Jonny Blake: Yeah, I mean I don’t, I I think I don’t really know I think, look, it’s in this kind of more comfortable environment that we’re trying to create for the customer, less intimidating, etc. Part of that for me is not for different reasons, but you don’t have Six people around the table in suits each person’s got one thing to do, that is fussy. And it’s a level of fine dining that’s it’s a type of fine dining.
Jonny Blake: But I think it’s, I find it very yeah, intimidating a little bit it’s just, it’s not comfortable when there’s That many people around you so that maybe what they mean by that is like it’s generally it’s all on the plate There’s not there’s not a lot of Kind of table props around it there’s not something over here that’s smelling like something There’s not a decoration over here specifically for that dish.
Jonny Blake: I look at the end of the day. I did that for a long time and I understand the Effect and impact that has on your perception of what you’re eating I think it’s not what we wanted to do here. I find that kind of thing locks you into specific menu style and Once you’re doing it, you can’t get out of it.
Jonny Blake: So I And I think also just the a la carte format It’s very hard to create dishes for that, and Putting everything that’s needed onto one plate rather than just three elements and we’re trying to keep it simple, but at the same time I Don’t know about that fuss free because we I think maybe it looks fuss free.

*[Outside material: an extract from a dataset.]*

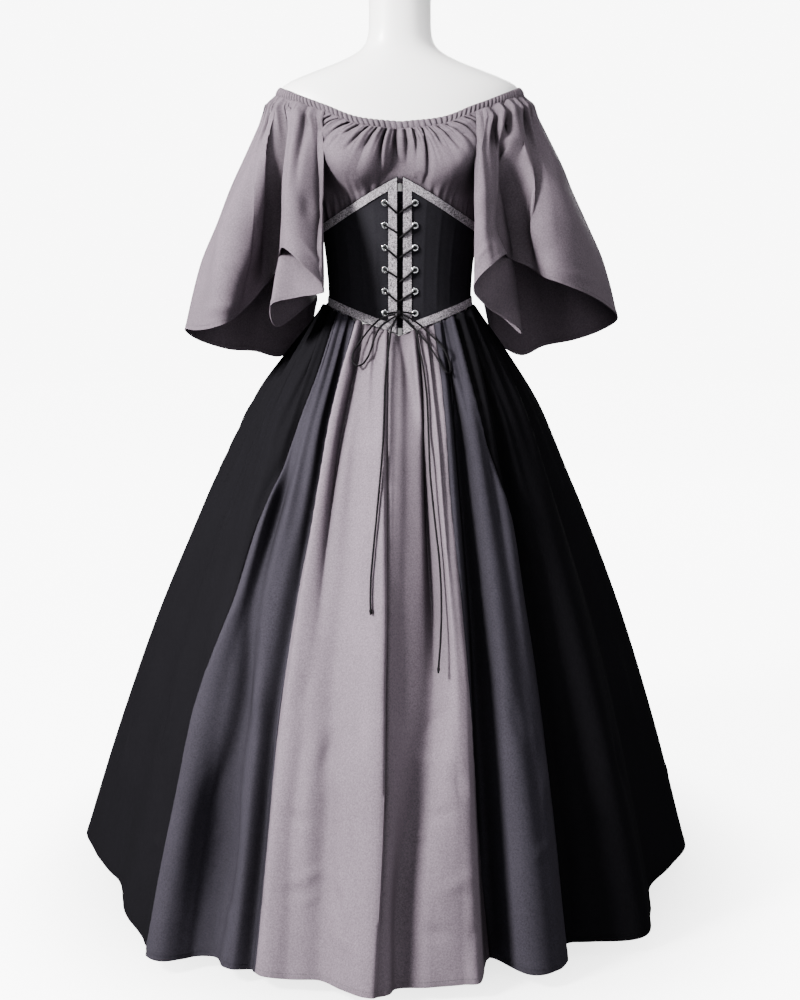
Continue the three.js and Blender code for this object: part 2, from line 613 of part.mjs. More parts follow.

Jonny Blake: That’s what they’re saying Because there’s a lot of thought that goes into these dishes
Batu Akyol: and it continues the combinations of ingredients are perfectly balanced Yeah, flavors are assured and the execution is faultless.
Jonny Blake: I mean I Those are good things to hear. Especially from something as important to me as Michelin, yeah. And it says, it’s a pleasure eating food of such clarity and confidence. So that confidence part, I think, coming from your relation with the ingredients.
Jonny Blake: Yeah, and I think you find, in terms of developing dishes, we’ve done this a long time. You don’t know everything, but you, sometimes you just know it’s going to work.
Jonny Blake: And sometimes That’s especially when we’re trying new things, that gets that’s the first time we’re putting it all together, and just to get some feedback from them, but you know it’s going to work already, if that makes sense, but maybe to different degrees of working.
Batu Akyol: Okay. I think we are done. Okay. What do you think?
Jonny Blake: It’s good. Yeah, it’s nice to talk.